Exactly - but you have to leave it open on your desktop. I can't tell you
how many meetings I've missed because I've inadvertently closed (or crashed
:) my browser, and forgotten to start up my web calendar when I restart.
What I'd like, as a user, is some way to pin selected apps to run in the
background - whether that's something I initiate through the UI myself, or
via a prompt from the application is really a matter of UX.


>
> -- Notifications: I don't think I've ever had Outlook notify me of new mail
> when it's not running. It usually starts up with Windows, and it runs in the
> background. If you turn it off from the tray, it stops.

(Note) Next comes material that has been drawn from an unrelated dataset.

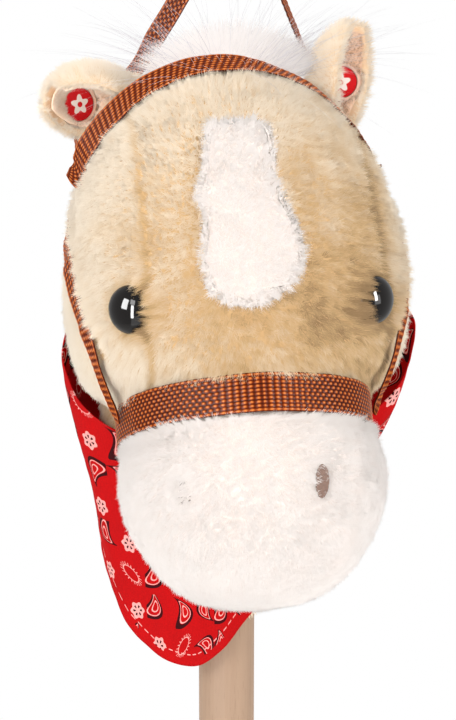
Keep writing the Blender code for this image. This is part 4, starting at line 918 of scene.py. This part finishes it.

The way I've envisioned any of these "persistent running workers/pages"
operating is the browser would have a status bar icon which would allow
background apps to display status, and also give the user the opportunity to
exit the browser or (possibly) close down individual apps. So it's a very
similar situation.


>
> If browsers could tear off tabs, minimize them to tray and allow them to
> send pop-up notifications, I think it would solve your main problem. Chrome
> seems to be halfway there, with the "Create Application Shortcuts..."
> option, but I believe only Chrome and Firefox support tear-away tabs. This
> sounds largely like a browser issue. If Chrome does it first, I'm sure the
> others will see and follow along.


Agreed. I like this way of looking at the issue - framed in this manner, it
highlights this as primarily a UX challenge ("how to present the idea of
'pinned' tabs to the user").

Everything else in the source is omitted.